YOUR OBJECTIVE
Only the lines from the start up to and including the line containing "return piece" should be repeated, word for word.

--- Begin DATASET CONTENT ---

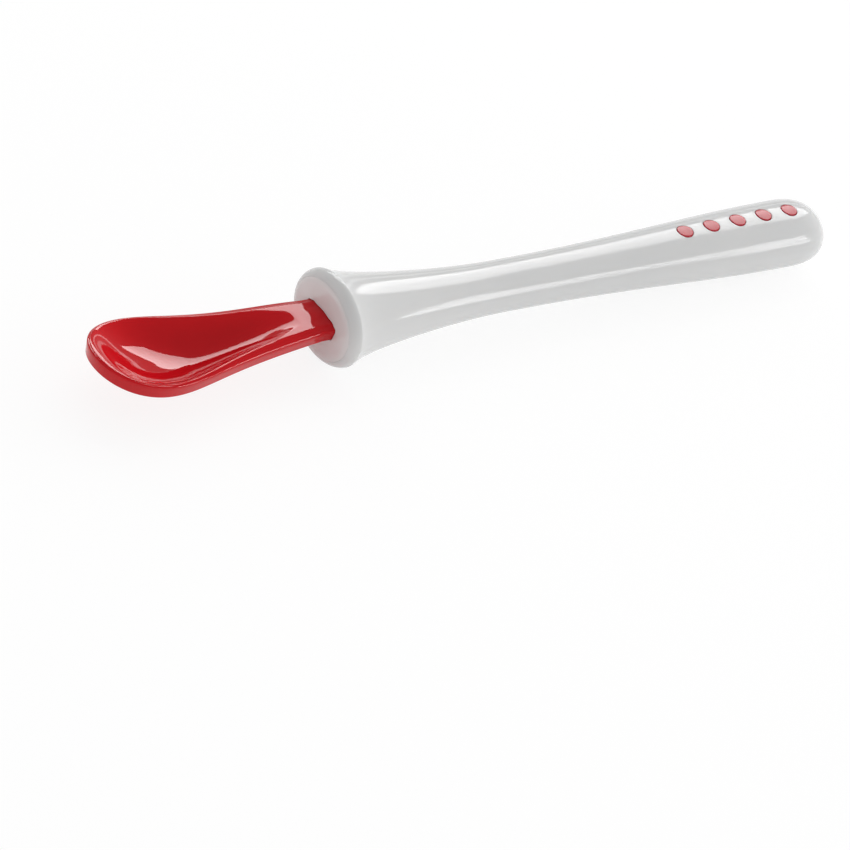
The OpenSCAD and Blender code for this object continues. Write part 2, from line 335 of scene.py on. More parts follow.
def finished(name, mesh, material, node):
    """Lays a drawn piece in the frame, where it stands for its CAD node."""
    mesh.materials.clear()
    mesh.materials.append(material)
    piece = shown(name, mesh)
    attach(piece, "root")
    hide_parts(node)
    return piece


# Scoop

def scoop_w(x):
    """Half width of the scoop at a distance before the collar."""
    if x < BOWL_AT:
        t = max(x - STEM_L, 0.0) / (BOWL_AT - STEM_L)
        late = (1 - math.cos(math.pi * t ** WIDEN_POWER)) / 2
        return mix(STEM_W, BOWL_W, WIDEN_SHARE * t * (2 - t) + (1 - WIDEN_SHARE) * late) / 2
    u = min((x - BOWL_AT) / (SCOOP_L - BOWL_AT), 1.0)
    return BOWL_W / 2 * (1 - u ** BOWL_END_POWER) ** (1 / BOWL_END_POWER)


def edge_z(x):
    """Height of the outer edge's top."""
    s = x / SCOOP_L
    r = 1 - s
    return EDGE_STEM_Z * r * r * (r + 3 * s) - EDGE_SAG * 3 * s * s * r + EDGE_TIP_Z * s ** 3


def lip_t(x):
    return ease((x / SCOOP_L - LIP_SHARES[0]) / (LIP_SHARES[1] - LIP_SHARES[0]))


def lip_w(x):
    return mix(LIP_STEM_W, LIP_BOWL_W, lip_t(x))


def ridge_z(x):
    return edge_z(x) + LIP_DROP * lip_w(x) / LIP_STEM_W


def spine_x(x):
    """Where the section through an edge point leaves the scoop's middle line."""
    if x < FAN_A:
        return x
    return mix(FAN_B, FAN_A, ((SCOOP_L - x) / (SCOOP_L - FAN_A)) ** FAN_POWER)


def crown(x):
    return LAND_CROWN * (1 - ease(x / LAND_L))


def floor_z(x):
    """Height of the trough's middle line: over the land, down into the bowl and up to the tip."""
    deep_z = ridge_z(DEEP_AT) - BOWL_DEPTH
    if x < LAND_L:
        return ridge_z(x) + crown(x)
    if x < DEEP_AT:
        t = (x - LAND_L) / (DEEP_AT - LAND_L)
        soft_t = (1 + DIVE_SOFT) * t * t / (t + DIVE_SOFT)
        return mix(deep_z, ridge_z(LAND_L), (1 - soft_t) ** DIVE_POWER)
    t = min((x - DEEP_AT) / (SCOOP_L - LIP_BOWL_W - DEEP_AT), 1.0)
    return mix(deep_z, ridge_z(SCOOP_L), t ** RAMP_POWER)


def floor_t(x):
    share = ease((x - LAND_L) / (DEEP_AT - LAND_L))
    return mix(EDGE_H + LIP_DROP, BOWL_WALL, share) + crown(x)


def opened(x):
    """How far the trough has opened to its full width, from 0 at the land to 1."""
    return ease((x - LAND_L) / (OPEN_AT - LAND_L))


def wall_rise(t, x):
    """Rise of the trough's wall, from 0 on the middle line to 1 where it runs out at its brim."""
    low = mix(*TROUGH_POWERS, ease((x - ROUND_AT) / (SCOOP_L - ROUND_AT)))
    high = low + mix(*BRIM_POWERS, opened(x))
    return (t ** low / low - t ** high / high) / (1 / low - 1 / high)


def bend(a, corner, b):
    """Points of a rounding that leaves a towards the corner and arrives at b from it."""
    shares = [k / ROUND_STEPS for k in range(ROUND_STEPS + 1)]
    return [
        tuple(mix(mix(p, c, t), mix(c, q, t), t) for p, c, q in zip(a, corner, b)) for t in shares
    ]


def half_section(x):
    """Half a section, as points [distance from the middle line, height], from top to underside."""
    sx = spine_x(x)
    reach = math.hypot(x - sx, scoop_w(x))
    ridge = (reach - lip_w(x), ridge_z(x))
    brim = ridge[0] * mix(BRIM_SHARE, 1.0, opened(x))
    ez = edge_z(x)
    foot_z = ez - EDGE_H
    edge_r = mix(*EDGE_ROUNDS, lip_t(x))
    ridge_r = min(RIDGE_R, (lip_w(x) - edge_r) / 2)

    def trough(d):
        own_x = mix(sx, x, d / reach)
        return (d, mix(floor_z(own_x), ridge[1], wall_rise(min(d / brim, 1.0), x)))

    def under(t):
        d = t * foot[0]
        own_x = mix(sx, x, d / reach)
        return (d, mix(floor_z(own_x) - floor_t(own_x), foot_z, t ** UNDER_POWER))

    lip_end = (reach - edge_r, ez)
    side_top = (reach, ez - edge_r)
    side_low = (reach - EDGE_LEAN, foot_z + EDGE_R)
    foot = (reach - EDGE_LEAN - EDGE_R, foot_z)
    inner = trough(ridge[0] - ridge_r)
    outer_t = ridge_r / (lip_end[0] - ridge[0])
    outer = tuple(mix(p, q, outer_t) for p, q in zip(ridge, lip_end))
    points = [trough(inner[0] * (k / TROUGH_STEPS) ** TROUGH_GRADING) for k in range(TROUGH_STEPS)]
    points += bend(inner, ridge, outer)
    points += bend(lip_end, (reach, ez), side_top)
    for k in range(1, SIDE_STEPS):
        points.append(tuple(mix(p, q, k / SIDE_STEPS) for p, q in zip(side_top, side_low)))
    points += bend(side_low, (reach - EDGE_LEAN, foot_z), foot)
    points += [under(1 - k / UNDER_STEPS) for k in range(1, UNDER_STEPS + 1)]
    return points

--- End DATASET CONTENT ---

RESPONSE
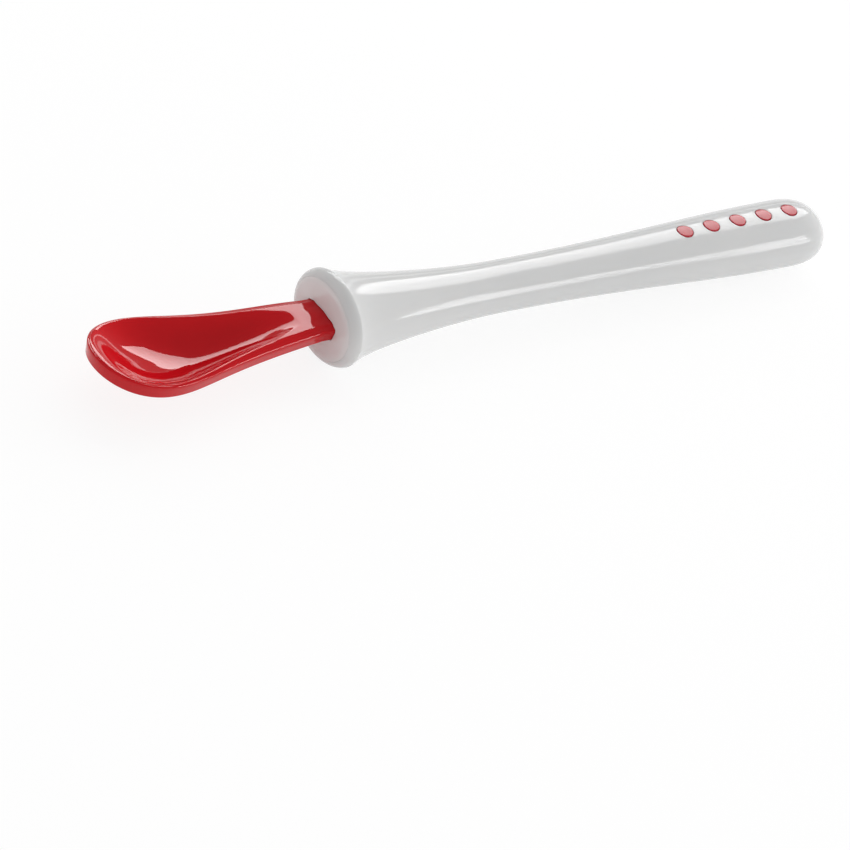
The OpenSCAD and Blender code for this object continues. Write part 2, from line 335 of scene.py on. More parts follow.
def finished(name, mesh, material, node):
    """Lays a drawn piece in the frame, where it stands for its CAD node."""
    mesh.materials.clear()
    mesh.materials.append(material)
    piece = shown(name, mesh)
    attach(piece, "root")
    hide_parts(node)
    return piece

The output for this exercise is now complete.